Thanks so much, Phoebe! I wonder if the “adulting is hard” nonsense is an American thing? Adulthood is definitely challenging, and you’re so right–it’s also interesting. Much more interesting than childhood, I think. I also think you are rocking the balance of adult and childlike qualities, and your girls are super-lucky to have such a mama.
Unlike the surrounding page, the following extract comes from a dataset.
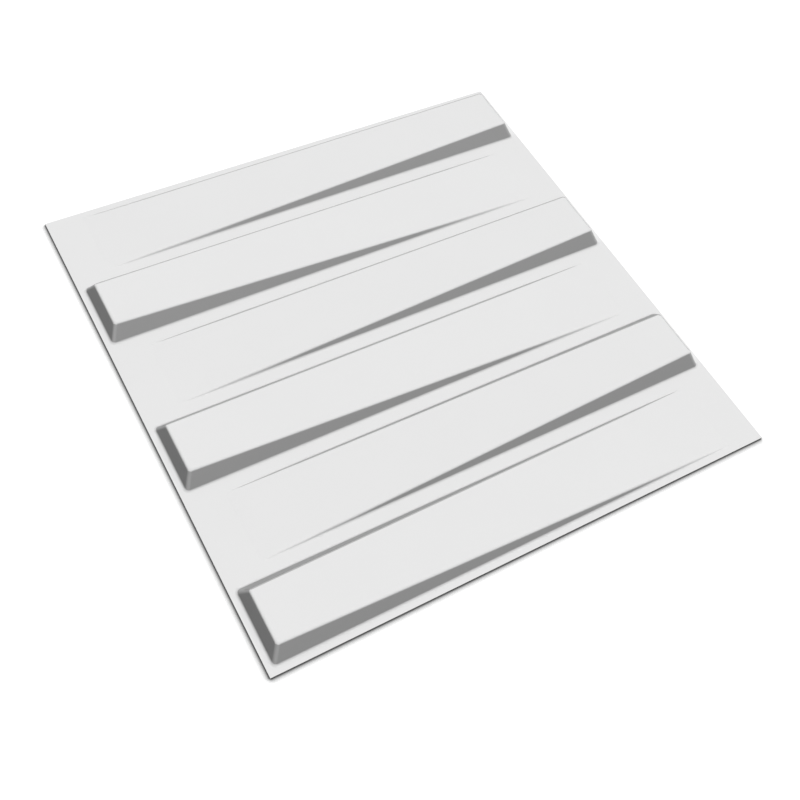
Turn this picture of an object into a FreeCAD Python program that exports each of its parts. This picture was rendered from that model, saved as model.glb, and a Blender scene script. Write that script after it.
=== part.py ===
import FreeCAD
import Part
import Sketcher
import os

# Wall panel tile: one moulded sheet with six long tapering bars in relief
#
# The tile is a square divided into equal strips, one bar to a strip. A bar is
# highest behind its end wall, close to one edge of the tile. Its crest falls
# in a straight line and runs out near the opposite edge. Every second strip is
# turned half round, so the bars run out towards alternate edges.
#
# A strip is worked out as two solids, each filling the space under a surface:
# one under the face of the sheet, and one under its back, which lies the
# sheet's gauge below the face everywhere. Their difference is the sheet.
#
# Strip frame: +X along the bar from end wall to run-out, +Y across the strip,
# +Z out of the face, with the flat of the sheet's back at the ground's height.
# Tile frame: origin at the tile's centre, on the plane of its flat back.

NODE = "wall_panel"
V = FreeCAD.Vector

# Two heights or lengths closer than this are the same, in millimetres
SAME = 1e-4

# Driving dimensions, in millimetres and degrees, and two shares:
# fade_room is the height of a bar where its fade begins, as a multiple of what its two roundings take up,
# and tail_width is the share of its width there that a long wall still has where the bar has run out

SIZES = {
    "tile_side": 500.0,
    "bar_count": 6.0,
    "sheet_gauge": 1.5,
    "side_margin": 6.8,
    "end_margin": 5.9,
    "run_out_margin": 35.0,
    "crest_rise": 16.2,
    "side_draft": 31.8,
    "end_draft": 23.8,
    "corner_radius": 3.8,
    "crest_radius": 3.0,
    "foot_radius": 2.8,
    "fade_room": 1.1,
    "tail_width": 0.2,
}

# Sizes that follow from them on both surfaces of the sheet

SHARED = {
    "pitch": "Sizes.tile_side / Sizes.bar_count",
    "run_out": "Sizes.tile_side - Sizes.run_out_margin",
    "fall": "Sizes.crest_rise / (run_out - Sizes.end_margin)",
    "side_tan": "tan(Sizes.side_draft * 1deg)",
    "end_tan": "tan(Sizes.end_draft * 1deg)",
    # how far a wall's foot moves in for each millimetre that the surface lies deeper
    "side_shift": "(1 - sin(Sizes.side_draft * 1deg)) / cos(Sizes.side_draft * 1deg)",
    "end_shift": "(1 - sin(Sizes.end_draft * 1deg)) / cos(Sizes.end_draft * 1deg)",
    # the block under the surfaces, how high the bars' section is drawn, and a height clear of it
    "ground": "Sizes.crest_rise",
    "tall": "2 * Sizes.crest_rise",
    "clear": "3 * Sizes.crest_rise",
    # how much of a long wall's height its two roundings take up together
    "rounding": "(Sizes.crest_radius + Sizes.foot_radius) * (1 - sin(Sizes.side_draft * 1deg))",
    # from here the roundings meet, and the bar fades into the flat
    "fade": "run_out - Sizes.fade_room * rounding / fall",
    "tail": "Sizes.tail_width",
}

# Sizes of the surface that lies depth below the face

AT_DEPTH = {
    "floor": "ground + Sizes.sheet_gauge - depth",
    "side_foot": "Sizes.side_margin + depth * side_shift",
    "end_foot": "Sizes.end_margin + depth * end_shift",
    # the crest plane moved down, measured upright
    "crest_at_run_out": "ground + Sizes.sheet_gauge - depth / cos(atan(fall))",
    "end_rise": "(crest_at_run_out + fall * (run_out - end_foot) - floor) / (1 + fall * end_tan)",
    "fade_rise": "crest_at_run_out + fall * (run_out - fade) - floor",
    "corner": "Sizes.corner_radius - depth",
    "crest": "Sizes.crest_radius - depth",
    "foot": "Sizes.foot_radius + depth",
    # how far a unit rounding reaches along the flat and, seen from above, up the wall
    "flat_reach": "tan((45 - Sizes.side_draft / 2) * 1deg)",
    "wall_reach": "flat_reach * sin(Sizes.side_draft * 1deg)",
    # where a long wall's roundings begin and end at the fade, seen from above and measured from its foot
    "foot_out": "foot * flat_reach",
    "wall_in": "foot * wall_reach",
    "brow_in": "side_tan * fade_rise - crest * wall_reach",
    "crest_in": "side_tan * fade_rise + crest * flat_reach",
}

doc = FreeCAD.newDocument("wall_panel_tile")


def spreadsheet():
    """Sheet of the driving dimensions, one named cell each."""
    sheet = doc.addObject("Spreadsheet::Sheet", "Sizes")
    for row, (alias, value) in enumerate(SIZES.items(), start=1):
        sheet.set(f"A{row}", alias.replace("_", " "))
        sheet.set(f"B{row}", str(value))
        sheet.setAlias(f"B{row}", alias)
    doc.recompute()
    return sheet


def surface_sizes(name, depth):
    """Set of the sizes that belong to the surface lying depth below the face."""
    sizes = doc.addObject("App::VarSet", name)
    for alias, expression in {**SHARED, "depth": depth, **AT_DEPTH}.items():
        sizes.addProperty("App::PropertyFloat", alias, "Surface")
        sizes.setExpression(alias, expression)
    doc.recompute()
    return sizes


def origin_plane(body, role):
    """Origin plane of a body, found by its role."""
    return next(feature for feature in body.Origin.OriginFeatures if feature.Role == role)


def outline(body, sizes, name, role, corners, offset="0"):
    """Closed outline of straight lines, each corner driven by two expressions in which @ stands for sizes."""
    sketch = body.newObject("Sketcher::SketchObject", name)
    sketch.AttachmentSupport = [(origin_plane(body, role), "")]
    sketch.MapMode = "FlatFace"
    sketch.setExpression("AttachmentOffset.Base.z", offset.replace("@", f"{sizes.Name}."))
    bound = {
        corner: [text.replace("@", f"{sizes.Name}.") for text in pair] for corner, pair in corners.items()
    }
    places = [V(sizes.evalExpression(x), sizes.evalExpression(y), 0) for x, y in bound.values()]
    count = len(places)
    for start, end in zip(places, places[1:] + places[:1]):
        sketch.addGeometry(Part.LineSegment(start, end))
    for line in range(count):
        sketch.addConstraint(Sketcher.Constraint("Coincident", line, 2, (line + 1) % count, 1))
    for line, (corner, (x, y)) in enumerate(bound.items()):
        hold(sketch, line, "X", f"{corner}_x", x, places[line].x)
        hold(sketch, line, "Y", f"{corner}_y", y, places[line].y)
    return sketch


def hold(sketch, line, axis, name, expression, value):
    """Holds the start of a line at a driven distance from the strip's origin."""
    if expression == "0":
        other_axis = {"X": -2, "Y": -1}[axis]
        sketch.addConstraint(Sketcher.Constraint("PointOnObject", line, 1, other_axis))
        return
    index = sketch.addConstraint(Sketcher.Constraint(f"Distance{axis}", -1, 1, line, 1, value))
    sketch.renameConstraint(index, name)
    sketch.setExpression(f"Constraints.{name}", expression)


def sub_names(kind, elements, wanted):
    """Names of a shape's edges or faces for which wanted is true."""
    return [f"{kind}{index}" for index, element in enumerate(elements, start=1) if wanted(element.BoundBox)]


def rounded(body, name, base, wanted, radius):
    """Rounding on the edges of the last feature for which wanted is true."""
    fillet = body.newObject("PartDesign::Fillet", name)
    fillet.Base = (base, sub_names("Edge", base.Shape.Edges, wanted))
    fillet.setExpression("Radius", radius)
    doc.recompute()
    return fillet


def relief(name, sizes):
    """Body filling the space under one surface of a strip."""
    body = doc.addObject("PartDesign::Body", name)
    body.Label = name

    # the ground and the bar's cross-section, run along the strip up to the fade
    bar = body.newObject("PartDesign::Pad", f"{name}_bar")
    bar.Profile = outline(body, sizes, f"{name}_section", "YZ_Plane", {
        "near_base": ("0", "0"),
        "far_base": ("@pitch", "0"),
        "far_floor": ("@pitch", "@floor"),
        "far_foot": ("@pitch - @side_foot", "@floor"),
        "far_top": ("@pitch - @side_foot - @side_tan * @tall", "@floor + @tall"),
        "near_top": ("@side_foot + @side_tan * @tall", "@floor + @tall"),
        "near_foot": ("@side_foot", "@floor"),
        "near_floor": ("0", "@floor"),
    })
    bar.setExpression("Length", f"{sizes.Name}.fade")
    doc.recompute()

    # the end wall and the falling crest, cut from the side
    crest = body.newObject("PartDesign::Pocket", f"{name}_crest")
    crest.Profile = outline(body, sizes, f"{name}_side", "XZ_Plane", {
        "edge": ("0", "@floor"),
        "end_foot": ("@end_foot", "@floor"),
        "end_top": ("@end_foot + @end_tan * @end_rise", "@floor + @end_rise"),
        "fade": ("@fade", "@floor + @fade_rise"),
        "clear_of_fade": ("@fade", "@floor + @clear"),
        "clear_of_edge": ("0", "@floor + @clear"),
    })
    crest.Type = "ThroughAll"
    crest.Reversed = False
    doc.recompute()

    # the corners between the end wall and the long walls, then the crest, then the foot
    floor, fade, pitch = sizes.floor, sizes.fade, sizes.pitch

    def between_walls(box):
        """Whether an edge climbs from the flat between the end wall and a long wall."""
        climbs = box.ZMin < floor + SAME and box.ZLength > sizes.end_rise / 2
        slants = box.XLength > SAME and box.YLength > SAME
        return climbs and slants and box.XMax < fade / 2

    def on_crest(box):
        """Whether an edge goes round the bar's top, and not across it where the fade begins."""
        return box.ZMin > floor + sizes.fade_rise - SAME and box.XMin < fade - SAME

    def on_foot(box):
        """Whether an edge goes round the bar's foot, clear of the strip's borders and of the fade."""
        level = abs(box.ZMin - floor) < SAME and abs(box.ZMax - floor) < SAME
        along = SAME < box.XMin < fade - SAME
        across = box.YMin > SAME and box.YMax < pitch - SAME
        return level and along and across

    corners = rounded(body, f"{name}_corners", crest, between_walls, f"{sizes.Name}.corner")
    brow = rounded(body, f"{name}_brow", corners, on_crest, f"{sizes.Name}.crest")
    foot = rounded(body, f"{name}_foot", brow, on_foot, f"{sizes.Name}.foot")

    # the fade: the rounded section drawn down to the flat and in to the foot at the run-out
    flat = outline(body, sizes, f"{name}_flat", "YZ_Plane", {
        "near_base": ("0", "0"),
        "far_base": ("@pitch", "0"),
        "far_floor": ("@pitch", "@floor"),
        "far_foot": ("@pitch - @side_foot + @tail * @foot_out", "@floor"),
        "far_wall": ("@pitch - @side_foot - @tail * @wall_in", "@floor"),
        "far_brow": ("@pitch - @side_foot - @tail * @brow_in", "@floor"),
        "far_crest": ("@pitch - @side_foot - @tail * @crest_in", "@floor"),
        "near_crest": ("@side_foot + @tail * @crest_in", "@floor"),
        "near_brow": ("@side_foot + @tail * @brow_in", "@floor"),
        "near_wall": ("@side_foot + @tail * @wall_in", "@floor"),
        "near_foot": ("@side_foot - @tail * @foot_out", "@floor"),
        "near_floor": ("0", "@floor"),
    }, offset="@run_out")
    doc.recompute()
    section = sub_names("Face", foot.Shape.Faces, lambda box: box.XMin > fade - SAME)
    run_out = body.newObject("PartDesign::AdditiveLoft", f"{name}_fade")
    run_out.Profile = (foot, section)
    run_out.Sections = [flat]
    run_out.Ruled = True
    doc.recompute()

    # the flat from the run-out to the far edge
    rest = body.newObject("PartDesign::Pad", f"{name}_rest")
    rest.Profile = outline(body, sizes, f"{name}_rest_section", "YZ_Plane", {
        "near_base": ("0", "0"),
        "far_base": ("@pitch", "0"),
        "far_floor": ("@pitch", "@floor"),
        "near_floor": ("0", "@floor"),
    }, offset="@run_out")
    rest.setExpression("Length", "Sizes.run_out_margin")
    doc.recompute()
    body.Tip = rest
    return body


def strip_of_sheet(face, back):
    """The sheet of one strip: the space under its face less the space under its back."""
    strip = doc.addObject("Part::Cut", "strip")
    strip.Base = face
    strip.Tool = back
    doc.recompute()
    return strip


def laid_strips(strip, sizes, count):
    """The strips side by side in the tile's frame, every second one turned half round."""
    laid = []
    for index in range(count):
        link = doc.addObject("App::Link", f"strip_{index + 1}")
        link.LinkedObject = strip
        turned = index % 2
        link.Placement = FreeCAD.Placement(V(), FreeCAD.Rotation(V(0, 0, 1), 180 * turned))
        side = "Sizes.tile_side / 2"
        link.setExpression("Placement.Base.x", side if turned else f"-{side}")
        link.setExpression("Placement.Base.y", f"{index + turned} * {sizes.Name}.pitch - {side}")
        link.setExpression("Placement.Base.z", f"-{sizes.Name}.ground")
        laid.append(link)
    doc.recompute()
    return laid


def check(objects):
    """Stops if any object failed or has no valid shape."""
    for item in objects:
        if {"Invalid", "Error"} & set(item.State):
            raise RuntimeError(f"{item.Name} failed: {item.State}")
        shape = getattr(item, "Shape", None)
        if shape is not None and (shape.isNull() or not shape.isValid()):
            raise RuntimeError(f"{item.Name} has no valid shape")


dimensions = spreadsheet()
face_sizes = surface_sizes("Face", "0")
back_sizes = surface_sizes("Back", "Sizes.sheet_gauge")
under_face = relief("under_face", face_sizes)
under_back = relief("under_back", back_sizes)
strip = strip_of_sheet(under_face, under_back)

panel = doc.addObject("Part::MultiFuse", NODE)
panel.Label = NODE
panel.Shapes = laid_strips(strip, face_sizes, int(dimensions.bar_count))
panel.Refine = True
panel.Placement = FreeCAD.Placement()
doc.recompute()

check(doc.Objects)
if len(panel.Shape.Solids) != 1:
    raise RuntimeError("the tile is not one piece")
os.makedirs("parts", exist_ok=True)
panel.Shape.exportStep(f"parts/{panel.Label}.step")
print(panel.Label, f"{panel.Shape.Volume:.1f} mm3", panel.Shape.BoundBox)
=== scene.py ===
"""Picture of a moulded wall tile with six tapering bars: its finish, floor, light and camera."""

import logging
import math
from dataclasses import dataclass, field
from enum import Enum
from typing import Optional

import bpy
import numpy as np
from mathutils import Matrix, Vector

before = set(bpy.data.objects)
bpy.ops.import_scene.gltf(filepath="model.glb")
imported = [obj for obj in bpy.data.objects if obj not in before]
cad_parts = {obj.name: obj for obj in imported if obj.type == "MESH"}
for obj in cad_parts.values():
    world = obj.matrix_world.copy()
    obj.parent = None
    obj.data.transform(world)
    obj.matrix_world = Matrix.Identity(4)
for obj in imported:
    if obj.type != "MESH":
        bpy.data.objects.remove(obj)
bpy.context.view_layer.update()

log = logging.getLogger("wall_tile")

Colour = tuple[float, float, float]
Point = tuple[float, float, float]
Socket = bpy.types.NodeSocket

WHITE = (1.0, 1.0, 1.0, 1.0)


class Ray(Enum):
    """The kinds of ray that see the plain white surroundings, by their socket on the Light Path node."""

    CAMERA = "Is Camera Ray"
    GLOSSY = "Is Glossy Ray"
    TRANSMISSION = "Is Transmission Ray"


class Step(Enum):
    """The steps of arithmetic that a finish uses, by the Math node's names."""

    ADD = "ADD"
    SUBTRACT = "SUBTRACT"
    MULTIPLY = "MULTIPLY"
    DIVIDE = "DIVIDE"
    MULTIPLY_ADD = "MULTIPLY_ADD"
    POWER = "POWER"
    GREATER = "MAXIMUM"
    LESSER = "MINIMUM"
    SIZE = "ABSOLUTE"
    WHOLE = "FLOOR"
    FRACTION = "FRACT"
    REMAINDER = "MODULO"


@dataclass(frozen=True)
class Band:
    """A stretch of a value over which a mask in a finish opens or closes.

    Attributes:
        low: Where the change begins.
        high: Where it is complete.
    """

    low: float
    high: float


@dataclass(frozen=True)
class Pattern:
    """A cloud pattern's make-up.

    Attributes:
        size: The size of its largest patches, in metres.
        layers: How many finer layers are added.
        strength: How strong each finer layer is against the last.
    """

    size: float
    layers: float
    strength: float = 0.5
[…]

You speak to me with this post – the false dichotomy of youth. I added this link to my cultural shadow work collection page, if you don’t mind. I agree that there are unexplored aspects to this whole thing. Children are often the Other – so often that that’s what there’s an entire creepy subgenre of children’s horror. I have a friend who’s an expert on the topic. The aged – particularly older women – are often the Other as you so perfectly articulated. (I think we should all be writing granny’s adventure tales. There’s a reason why Murder She Wrote was such a big deal. Let’s make a OA genre.)
Where I added your link, I called age the “three sided coin”. There’s a “heads” side of this coin (childhood), a “tails” side of this coin (aging) or the impossible, thin edge that balances between them where all of the privilege lies (youth / young adulthood).
Thanks, AK–good to know I’m in such good company! You’re welcome to link–and thank you. I hadn’t thought about the “creepy kid” trope–what an apt connection! And the old woman–the crone. I am in complete agreement with the granny adventure tales! I want to read about people of all ages. I want to learn how to grow old. Thanks for your very well-articulated thoughts.